Speech competition pushes graduate students’ boundaries

By: Gerry Rucchin
March 17, 2020

Education graduate students Li Li and Fengchenzi Zhao competed in the Three Minute Thesis competition.

Education graduate students Li Li and Fengchenzi Zhao competed in the Three Minute Thesis competition.

Stepping out on stage to speak in front of family and friends can be nerve wracking. Add to this nervousness by trying to explain your graduate work in only 180 seconds. This sums up the Three Minute Thesis competition.

Two Education graduate students, Fengchenzi Zhao and Li Li, stepped into the spotlight at the London Public Library’s Wolf Performance Hall and competed in the finals.

What’s more impressive is English is a second language for Li and Zhao.

“I participated in these types of competitions in China but this one is different because I’m competing against native speakers,” said Li.

The Three Minute Thesis is a research communication competition where graduate students present their research and its impact to a panel of non-specialist judges and peers.

The contest develops students’ academic, presentation and research communication skills.

Students also learn networking skills and develop confidence in their communication skills that can help them when they enter the workforce.

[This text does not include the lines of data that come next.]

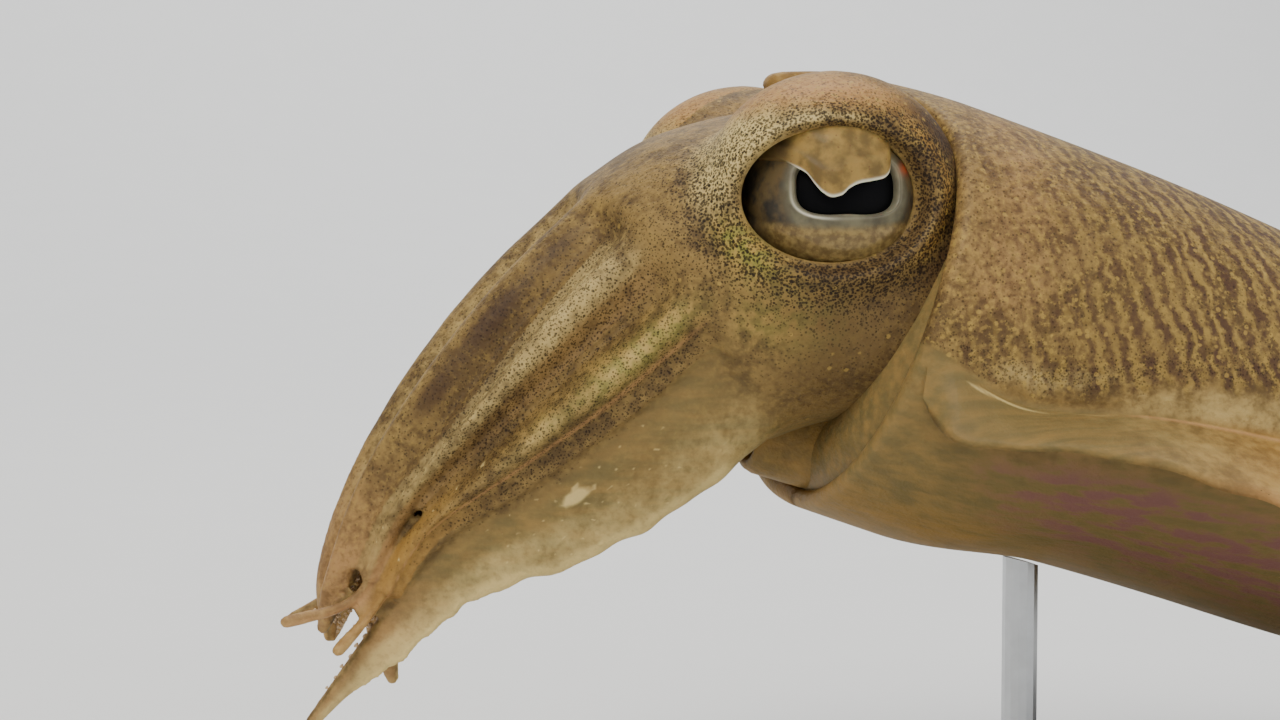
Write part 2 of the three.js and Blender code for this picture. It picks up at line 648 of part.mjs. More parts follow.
// Assembly
const animal = new THREE.Group();
animal.position.copy(EYE_MIDDLE);
animal.add(meshOf("mantle", mantle, SKIN));
animal.add(meshOf("head", headSolid(), SKIN));
animal.add(meshOf("funnel", funnelSolid(0).subtract(grownMantle), BELLY));
for (const [label, side] of [["left", -1], ["right", 1]]) {
  animal.add(meshOf("eye_" + label, eyeSolid(side), EYE));
  const fin = finSolid(side).subtract(grownMantle);
  const rearward = fromMantle(1, 0, 0);
  const forward = rearward.clone().negate();
  animal.add(meshOf(`fin_${label}_front`, fin.trimByPlane(forward.toArray(), -FIN_SPLIT + GAP / 2), FIN));
  animal.add(meshOf(`fin_${label}_rear`, fin.trimByPlane(rearward.toArray(), FIN_SPLIT + GAP / 2), FIN));
  for (const pair of armPairs) {
    const plan = armPlan(pair, side);
    const cut = GAP / 2 / plan.path.getLength();
    const ranges = [["base", 0, ARM_SPLIT - cut, 8], ["tip", ARM_SPLIT + cut, 1, 10]];
    for (const [part, from, to, rows] of ranges) {
      const arm = armLength(plan, from, to, rows);
      const whole = wasm.Manifold.union([arm, ...suckers(plan, from, to)]);
      animal.add(meshOf(`arm_${label}_${pair.pair}_${part}`, whole.trimByPlane(...crownFace(GAP)), SKIN));
    }
  }
}

const stand = new THREE.Group();
stand.add(meshOf("stand_base", baseSolid(), BASE));
ROD_PLACES.forEach((x, i) => stand.add(meshOf(`stand_rod_${["front", "rear"][i]}`, rodSolid(x), STEEL)));

const cuttlefish = new THREE.Group();
cuttlefish.add(animal, stand);
export default cuttlefish;
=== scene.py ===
"""Dresses a life-size common cuttlefish on its display stand.

The animal hovers with its arms drooped. Its head points to -X and its left side to -Y.
Shapes are worked out in millimetres from the middle between the two pupils, and placed in metres.
"""

from __future__ import annotations

import logging
import math
from dataclasses import dataclass
from enum import Enum

import bmesh
import bpy
import numpy as np
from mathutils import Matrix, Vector
from mathutils.bvhtree import BVHTree

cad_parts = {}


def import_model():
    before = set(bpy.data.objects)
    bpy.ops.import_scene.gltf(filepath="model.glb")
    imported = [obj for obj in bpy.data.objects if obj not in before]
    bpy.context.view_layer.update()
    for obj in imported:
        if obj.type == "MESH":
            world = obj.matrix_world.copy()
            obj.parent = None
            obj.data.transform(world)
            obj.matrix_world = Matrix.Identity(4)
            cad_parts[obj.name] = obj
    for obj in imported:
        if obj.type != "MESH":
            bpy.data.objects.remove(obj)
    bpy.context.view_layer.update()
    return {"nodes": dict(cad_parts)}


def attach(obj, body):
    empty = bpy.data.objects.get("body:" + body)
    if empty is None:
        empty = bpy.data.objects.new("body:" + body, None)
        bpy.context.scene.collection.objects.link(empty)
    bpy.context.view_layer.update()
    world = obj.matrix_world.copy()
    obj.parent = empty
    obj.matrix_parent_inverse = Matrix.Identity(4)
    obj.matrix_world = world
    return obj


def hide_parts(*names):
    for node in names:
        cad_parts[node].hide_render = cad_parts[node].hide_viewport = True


log = logging.getLogger("cuttlefish")
Array = np.ndarray

MM = 0.001
QUARTER = math.pi / 2
EYE_MIDDLE = np.array([-75.0, 0.0, 96.0])  # between the pupils, in millimetres from the stand's underside

# Mantle
MANTLE_LENGTH = 185.0
MANTLE_HALF_WIDTH = 41.0
MANTLE_PITCH = math.radians(19.0)
MANTLE_WALL = 2.6
MANTLE_POWER = 2.25
TIP_POWER = 6.0
LOBE_TIP = -6.0
RIM = 14.8
RIM_NOTCH = 1.6
LOBE_REACH = RIM - LOBE_TIP
LOBE_SPREAD = 12.5
LOBE_POWER = 1.7
CAVITY_END = 31.0
MANTLE_END = LOBE_TIP + MANTLE_LENGTH

# Fins
FIN_START = 16.0
FIN_ROOT_HALF = 2.0
FIN_INNER_HALF = 1.3
FIN_MARGIN_HALF = 0.5
FIN_WAVES = 2.3
FIN_FRILLS = 19
FIN_NOTCH = 3.0

# Eyes
EYE_SPACING = 60.0
GLOBE_RADIUS = 11.5
OPENING_WIDE = 11.0
OPENING_HIGH = 8.3
OPENING_FORWARD = 1.3
PATCH_REACH = 1.3  # the lid patch ends at this many times the opening's size
LIP_REACH = 1.035  # and its rounded lip starts at this many times
LID_COLUMNS = 168
DOME_SIZE = np.array([16.9, 13.8, 16.4])
DOME_MIDDLE = np.array([2.2, 18.8, -0.6])
PUPIL_MIDDLE = (0.65, 1.05)
PUPIL_WIDE = 6.8
PUPIL_POWER = 3.0

# Skin grain
VOXEL = 0.52
ARM_BUILD_RADIUS = 1.05  # arms are built no thinner than this, then drawn thinner towards their tips
ARM_TIP = 0.8
ARM_FLARE = 0.8  # how much the outer face of an arm is wider than its inner face
ARM_SAG = 2.4
WEB_HALF_WIDTH = 2.6
WEB_HALF_DEPTH = 1.5
WEB_ENDS = (0.45, 0.76, 0.58, 0.76, 0.3)  # how far down the arms each border's web reaches


class Side(Enum):
    """The animal's sides, with the sign of their Y."""

    LEFT = -1
    RIGHT = 1

    @property
    def label(self) -> str:
        """Returns the side's name as the nodes have it."""
        return self.name.lower()


class Profile:
    """A smooth curve through a few (place, value) stations, with no overshoot between them."""

    def __init__(self, *stations: tuple[float, float]) -> None:
        """Keeps the stations, in rising order of place, and finds the slope at each."""
        self.x, self.y = np.array(stations, float).T
        rise = np.diff(self.y) / np.diff(self.x)
        before, after = rise[:-1], rise[1:]
        total = np.where(before * after > 0, before + after, 1.0)
        inner = np.where(before * after > 0, 2 * before * after / total, 0.0)
        self.slope = np.concatenate([rise[:1], inner, rise[-1:]])

    def __call__(self, at: Array | float) -> Array:
        """Returns the curve's value at each place, held level beyond both ends."""
        p = np.clip(at, self.x[0], self.x[-1])
        i = np.clip(np.searchsorted(self.x, p) - 1, 0, len(self.x) - 2)
        step = self.x[i + 1] - self.x[i]
        k = (p - self.x[i]) / step
        ease = k * k * (3 - 2 * k)
        bend = self.slope[i] * k * (1 - k) ** 2 - self.slope[i + 1] * k * k * (1 - k)
        return self.y[i] + (self.y[i + 1] - self.y[i]) * ease + step * bend


def curve(places: Array, points: Array, at: Array) -> Array:
    """Returns the points of a smooth curve whose stations stand at the places."""
    return np.stack([Profile(*zip(places, column))(at) for column in points.T], -1)


def signed_power(value: Array, power: float) -> Array:
    """Returns the absolute value raised to a power, with its sign kept."""
    return np.sign(value) * np.abs(value) ** power


def rounded(angle: Array, power: float) -> tuple[Array, Array]:
    """Returns the across and the up of a rounded square, cos and sin to the power 2 / power."""
    return signed_power(np.cos(angle), 2 / power), signed_power(np.sin(angle), 2 / power)


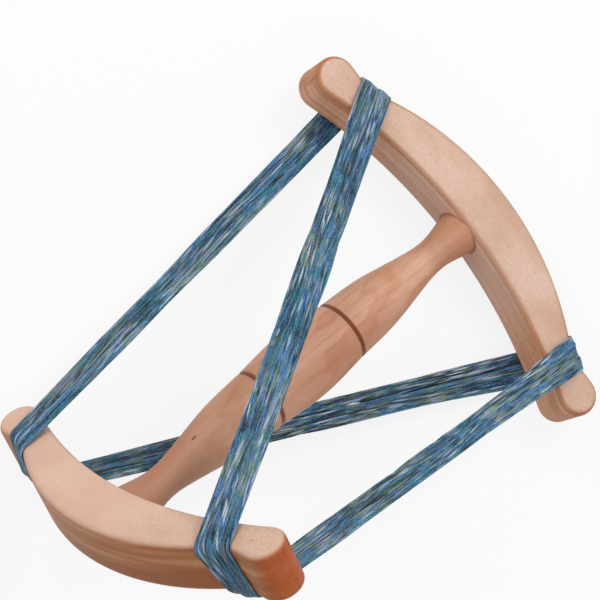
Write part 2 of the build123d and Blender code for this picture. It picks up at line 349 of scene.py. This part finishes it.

Li’s speech was about artificial intelligence education and its impact on society while Zhao spoke to the audience about gender and higher education in China.

“The tricky part is not to be greedy,” said Zhao. “I had so many ideas because I am almost finished writing my thesis. I realized I didn’t have to put everything from my thesis into my speech, I just needed to emphasis one aspect of it.”

In February, the university hosted Faculty qualification heats. Twenty competitors qualified for the finals and Taryn Fournie from Civil and Environmental Engineering won the competition.  

Zhao and Li enjoyed their experience and they recommend their graduate student colleagues participate in the competition.

“It’s exciting,” said Li. “It’s fabulous to share with other people your thesis work and learn from others.”

The University of Queensland, Australia created the competition. The first one was held in 2008 and the first international competition began in 2010. Western University hosted its first competition in April 2012.